*Your objective*.
Write the material out again exactly.

━━ Material

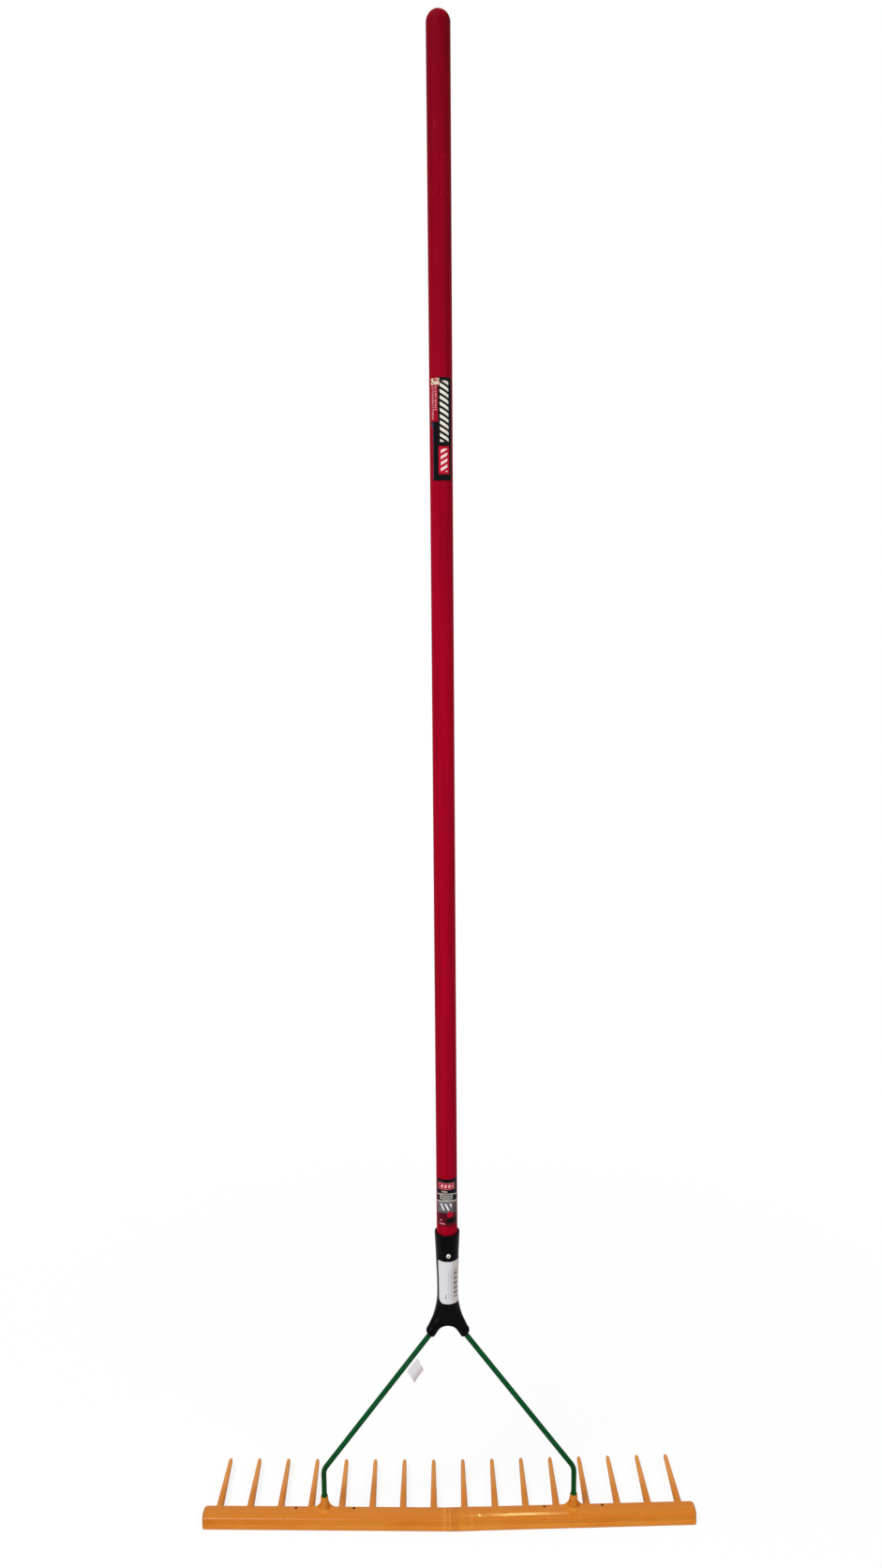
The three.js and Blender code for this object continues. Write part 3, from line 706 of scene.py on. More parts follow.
def flag_paper(sizes):
    """Pale paper that darkens towards its free edge, on a tail that is nearly clear."""
    made = Finish("flag_paper")
    out, _ = made.surface()
    fibres = made.noise(900, 4, 0.7)
    clouds = made.noise(160, 3, 0.6)
    body = made.layers(
        linear(214, 210, 215),
        (out.step(sizes.flag_reach / MM - 5, 5), linear(186, 172, 170)),
        (clouds * 0.3, linear(188, 184, 188)))
    return made.finish(
        Base_Color=body, Roughness=0.45 + fibres * 0.2,
        Alpha=0.004 + out.step(sizes.flag_tail / MM, 0.3) * 0.996,
        Normal=made.bump(fibres, 0.00004), Specular_IOR_Level=0.1)


# Pieces

# Places beside a pocket's wall, and the share of its depth that the underside has risen there
WALL_STEPS = np.array([-0.25, 0, 0.25, 0.7]) * MM
WALL_SHARES = [0, 0.02, 0.93, 1]
# Where the notch's slopes end, in half widths of the notch, and how deep it is
NOTCH_SLOPE = 1.15
NOTCH_DEPTH = 0.6 * MM
# How much the sleeve's section is larger than the bar's
SLEEVE_SWELL = 0.012
SEAM_ROUND = 0.12 * MM
BOSS_BORE = 3.475 * MM
# Painted shade on the tongue, which shows as a dark line in the gap between the halves
TONGUE_SHADE = 0.1


def head_profile(sizes):
    """The bar's outline as points of depth and height, from its lower back edge over the top
    and down to the lip, then along the underside. Returns the points, which of them lie on
    the top, and which on the underside. Depths are from the rods."""
    back, front, top = sizes.back, sizes.front, sizes.height
    edge, shoulder, crest = MM, top - 1.8 * MM, -5 * MM
    rear = [(back - 0.3 * MM, 0), (back - 0.09 * MM, 0.09 * MM), (back, 0.3 * MM)]
    rear += [(back, z) for z in np.linspace(2 * MM, shoulder, 5)]
    turn = quarter_turns(6)[1:]
    bend = np.stack([back - edge + edge * np.cos(turn), shoulder + edge * np.sin(turn)], -1)
    deep = np.concatenate([
        np.arange(back - 1.25 * MM, back - 8 * MM, -0.3 * MM), np.arange(-3.0, -12.6, -0.48) * MM])
    fall = np.where(deep > crest, 0.8 * MM / (9.5 * MM) ** 2, 1.0 * MM / (7.5 * MM) ** 2)
    flat = np.stack([deep, top - fall * (deep - crest) ** 2], -1)
    lip = smooth_rows(np.array([
        flat[-1] / MM, (-14.5, 13.05), (-15.85, 11.4), (-16.42, 9.4), (-16.5, 8.0), (-16.6, 6.8),
        (-16.95, 5.8), (-17.5, 5.1), (-17.9, 4.2), (-18.0, 2.7), (-17.95, 1.2), (-17.6, 0.3),
        (-16.9, 0)]) * MM, 3)[1:]
    low, high = front + sizes.wall, back - sizes.wall
    inner = np.array([
        front + 1.2 * MM, *(low + WALL_STEPS), *np.linspace(low + 2.5 * MM, high - 2.5 * MM, 7),
        *(high - WALL_STEPS)[::-1]])
    under = np.stack([inner, np.zeros_like(inner)], -1)
    parts = [np.array(rear), bend, flat, lip, under]
    group = np.concatenate([np.full(len(part), i) for i, part in enumerate(parts)])
    return np.vstack(parts), (group == 1) | (group == 2), group == 4


def walls_window(value, pockets):
    """One inside the pockets and nought on the walls and ribs, with a slight draft and a
    rounded floor: a table over the walls' edges, read at each value."""
    places = [edge for low, high in pockets
              for edge in (*(low + WALL_STEPS), *(high - WALL_STEPS)[::-1])]
    return np.interp(value, places, [*WALL_SHARES, *WALL_SHARES[::-1]] * len(pockets))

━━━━

*Correct result*.
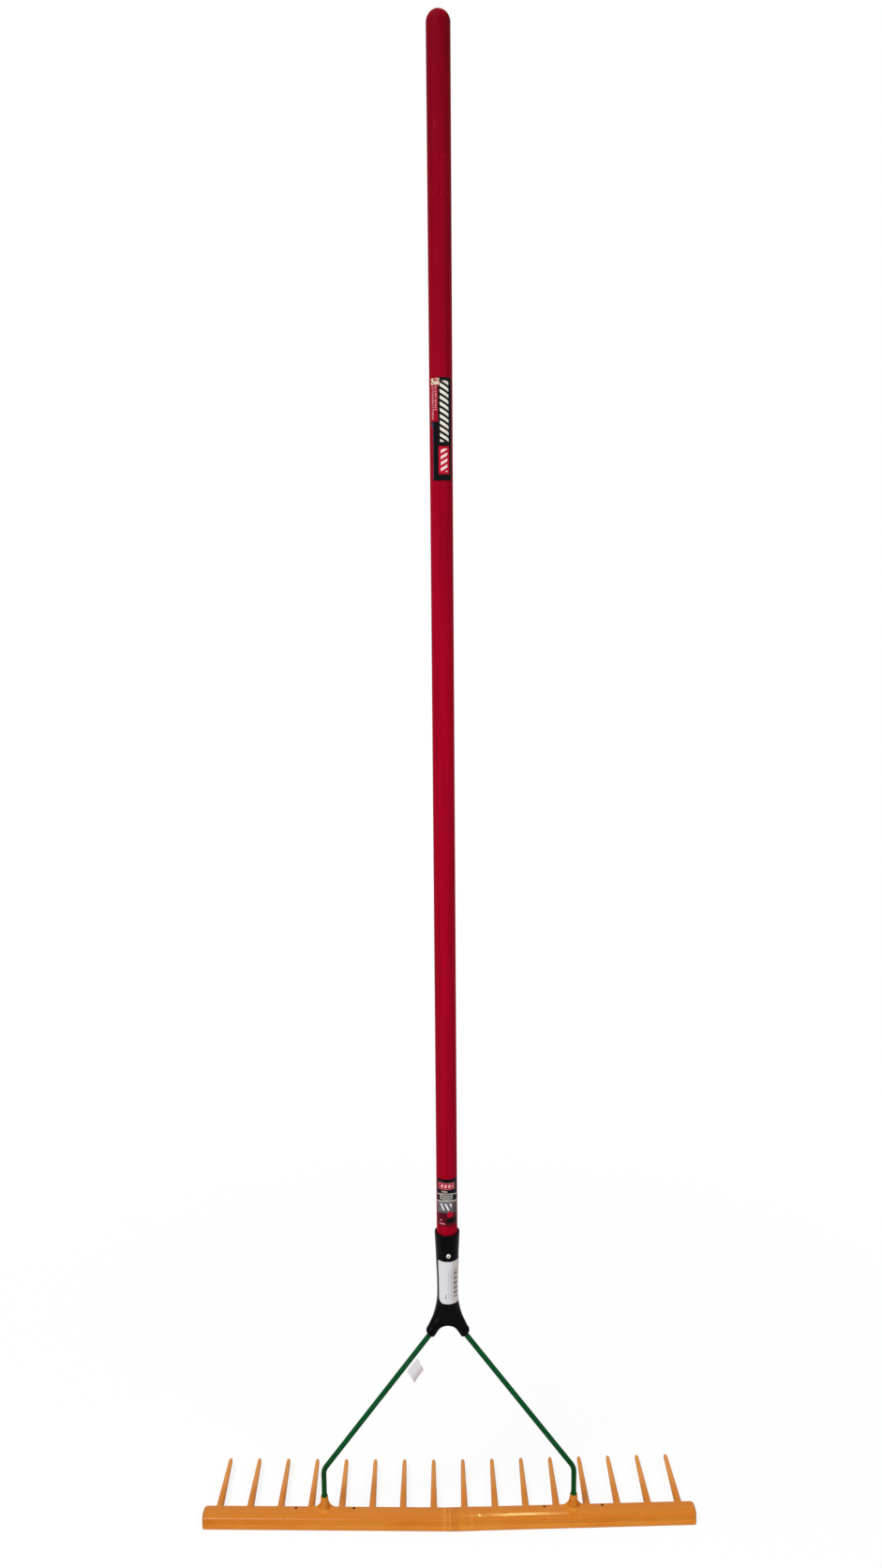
The three.js and Blender code for this object continues. Write part 3, from line 706 of scene.py on. More parts follow.
def flag_paper(sizes):
    """Pale paper that darkens towards its free edge, on a tail that is nearly clear."""
    made = Finish("flag_paper")
    out, _ = made.surface()
    fibres = made.noise(900, 4, 0.7)
    clouds = made.noise(160, 3, 0.6)
    body = made.layers(
        linear(214, 210, 215),
        (out.step(sizes.flag_reach / MM - 5, 5), linear(186, 172, 170)),
        (clouds * 0.3, linear(188, 184, 188)))
    return made.finish(
        Base_Color=body, Roughness=0.45 + fibres * 0.2,
        Alpha=0.004 + out.step(sizes.flag_tail / MM, 0.3) * 0.996,
        Normal=made.bump(fibres, 0.00004), Specular_IOR_Level=0.1)


# Pieces

# Places beside a pocket's wall, and the share of its depth that the underside has risen there
WALL_STEPS = np.array([-0.25, 0, 0.25, 0.7]) * MM
WALL_SHARES = [0, 0.02, 0.93, 1]
# Where the notch's slopes end, in half widths of the notch, and how deep it is
NOTCH_SLOPE = 1.15
NOTCH_DEPTH = 0.6 * MM
# How much the sleeve's section is larger than the bar's
SLEEVE_SWELL = 0.012
SEAM_ROUND = 0.12 * MM
BOSS_BORE = 3.475 * MM
# Painted shade on the tongue, which shows as a dark line in the gap between the halves
TONGUE_SHADE = 0.1


def head_profile(sizes):
    """The bar's outline as points of depth and height, from its lower back edge over the top
    and down to the lip, then along the underside. Returns the points, which of them lie on
    the top, and which on the underside. Depths are from the rods."""
    back, front, top = sizes.back, sizes.front, sizes.height
    edge, shoulder, crest = MM, top - 1.8 * MM, -5 * MM
    rear = [(back - 0.3 * MM, 0), (back - 0.09 * MM, 0.09 * MM), (back, 0.3 * MM)]
    rear += [(back, z) for z in np.linspace(2 * MM, shoulder, 5)]
    turn = quarter_turns(6)[1:]
    bend = np.stack([back - edge + edge * np.cos(turn), shoulder + edge * np.sin(turn)], -1)
    deep = np.concatenate([
        np.arange(back - 1.25 * MM, back - 8 * MM, -0.3 * MM), np.arange(-3.0, -12.6, -0.48) * MM])
    fall = np.where(deep > crest, 0.8 * MM / (9.5 * MM) ** 2, 1.0 * MM / (7.5 * MM) ** 2)
    flat = np.stack([deep, top - fall * (deep - crest) ** 2], -1)
    lip = smooth_rows(np.array([
        flat[-1] / MM, (-14.5, 13.05), (-15.85, 11.4), (-16.42, 9.4), (-16.5, 8.0), (-16.6, 6.8),
        (-16.95, 5.8), (-17.5, 5.1), (-17.9, 4.2), (-18.0, 2.7), (-17.95, 1.2), (-17.6, 0.3),
        (-16.9, 0)]) * MM, 3)[1:]
    low, high = front + sizes.wall, back - sizes.wall
    inner = np.array([
        front + 1.2 * MM, *(low + WALL_STEPS), *np.linspace(low + 2.5 * MM, high - 2.5 * MM, 7),
        *(high - WALL_STEPS)[::-1]])
    under = np.stack([inner, np.zeros_like(inner)], -1)
    parts = [np.array(rear), bend, flat, lip, under]
    group = np.concatenate([np.full(len(part), i) for i, part in enumerate(parts)])
    return np.vstack(parts), (group == 1) | (group == 2), group == 4


def walls_window(value, pockets):
    """One inside the pockets and nought on the walls and ribs, with a slight draft and a
    rounded floor: a table over the walls' edges, read at each value."""
    places = [edge for low, high in pockets
              for edge in (*(low + WALL_STEPS), *(high - WALL_STEPS)[::-1])]
    return np.interp(value, places, [*WALL_SHARES, *WALL_SHARES[::-1]] * len(pockets))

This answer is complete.